Congresso ontem e hoje
Aquele Congresso de 1988 foi um Congresso diferenciado. A sociedade se mobilizou para ter representantes à altura do desafio de escrever uma nova Constituição. Tivemos membros dentro do Congresso Nacional que foram expoentes da política brasileira na época. Não vou citar nomes para não cometer injustiças, mas basta consultar os anais da Câmara para ver nome e presença como constituintes, de pessoas muito importantes dentro do ambiente político, econômico, sindical, jurídico, entre outros. Hoje há uma desmobilização da sociedade na participação do processo político. Cada vez mais as pessoas que poderiam dar sua contribuição se afastam. Daí a importância de uma Constituinte exclusiva para restabelecer uma certa ordem dentro do processo político, dando chance de participarem cidadãos da sociedade, talvez incluídos nas listas partidárias, para serem eleitos, paralelamente a uma legislatura, para proceder as mudanças constitucionais e abrir campo para a entrada no processo político de pessoas mais representativas de todos os segmentos da sociedade. Não quero, com essa colocação, ofender a atual legislatura, mas hoje há um desincentivo de pessoas melhor posicionadas na sociedade de participarem do processo político.

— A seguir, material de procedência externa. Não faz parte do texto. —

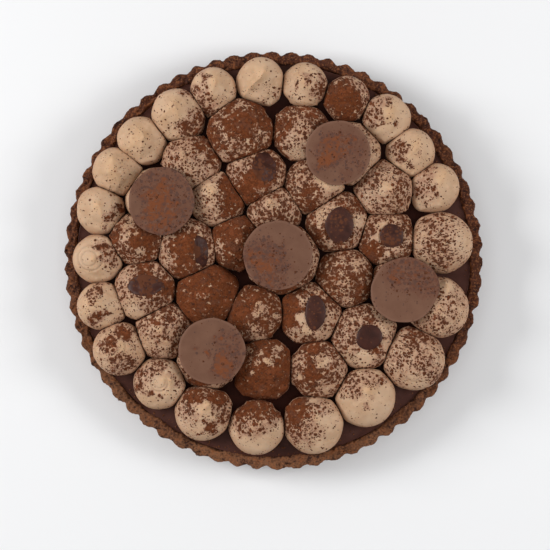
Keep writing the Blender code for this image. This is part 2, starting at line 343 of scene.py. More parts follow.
def ganache_material():
    """Satin chocolate ganache: mottled a little, with fine pits, and darker in the hollows under the
    domes, partly with painted shade.
    """
    material, tree, shader, where = new_material("satin_ganache")
    cloud = grain(tree, where, 11 * MM, 3)
    fine = grain(tree, where, 1.2 * MM, 3, 0.6)
    mottled = soft_step(tree, cloud, 0.35, 0.65)
    shade = tint(tree, (0.058, 0.019, 0.013), mottled, (0.080, 0.030, 0.022))
    powdered = soft_step(tree, grain(tree, where, 0.8 * MM, 1), 0.70, 0.76)
    shade = tint(tree, shade, powdered, (0.16, 0.05, 0.02), 0.8)
    # Painted shade in the hollows between and under the domes, partly cocoa fallen there: the ganache is
    # darker inside 92 to 100 mm from the middle
    outward = put(tree, "VectorMath", {0: where, 1: (1, 1, 0)}, operation="MULTIPLY").outputs[0]
    outward = put(tree, "VectorMath", {0: outward}, operation="LENGTH").outputs["Value"]
    shade = tint(tree, shade, soft_step(tree, outward, 0.100, 0.092), (0.042, 0.006, 0.001))
    surfaced(tree, shader, shade, between(tree, cloud, 0.34, 0.56), 0.14, fine, 0.12 * MM, 0.5)
    return material


finished("poured_ganache", build_filling(), ganache_material(), "ganache_filling")


# ---------------------------------------------------------------------------------------------
# Piped domes. Milk-chocolate cream, piped with a plain round nozzle in four rings that press
# against one another, each dome pulled off to a small peak. Cocoa was shaken over them
# unevenly, so some are bare, some speckled and some wholly brown.

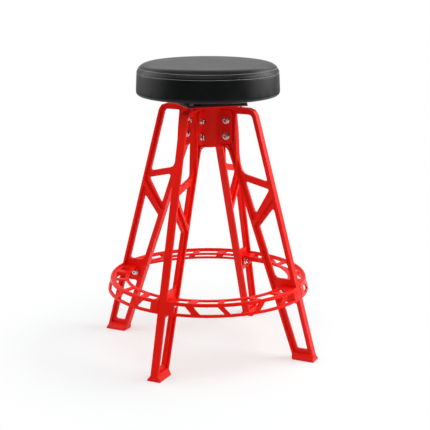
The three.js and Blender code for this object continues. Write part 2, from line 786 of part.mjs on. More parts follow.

Revista Congresso Nacional – julho de 2012
Sr. Guilherme Afif, tem todo meu apoio como eleitor para essas idéias que já passaram da hora de serem implementadas. Todos esses tópicos vão de encontro com os anseios da população brasileira. Realmente não tem sentido uma cidade pequena sequer consegue arrecadar impostos e ainda tem que pagar vereadores, assessores, secretárias, motoristas, carros e gasolina. Cidades com menos de 100 mil habitantes não deveriam ter câmara de vereadores pagos, deveriam ter um prefeito e um conselho administrativo voluntário, eleito pelos próprios moradores, só que ninguém ganharia salário, somente o prefeito. Esse Conselho teria poderes para fiscalizar e denunciar atitudes arbitrárias e contrárias à Lei, que o prefeito, por ventura, esteja fazendo. Essa denúncia seria junto ao Ministério Público. O trâmite se daria no TSE e caso o prefeito fosse julgado inidôneo seria cassado pelo TSE.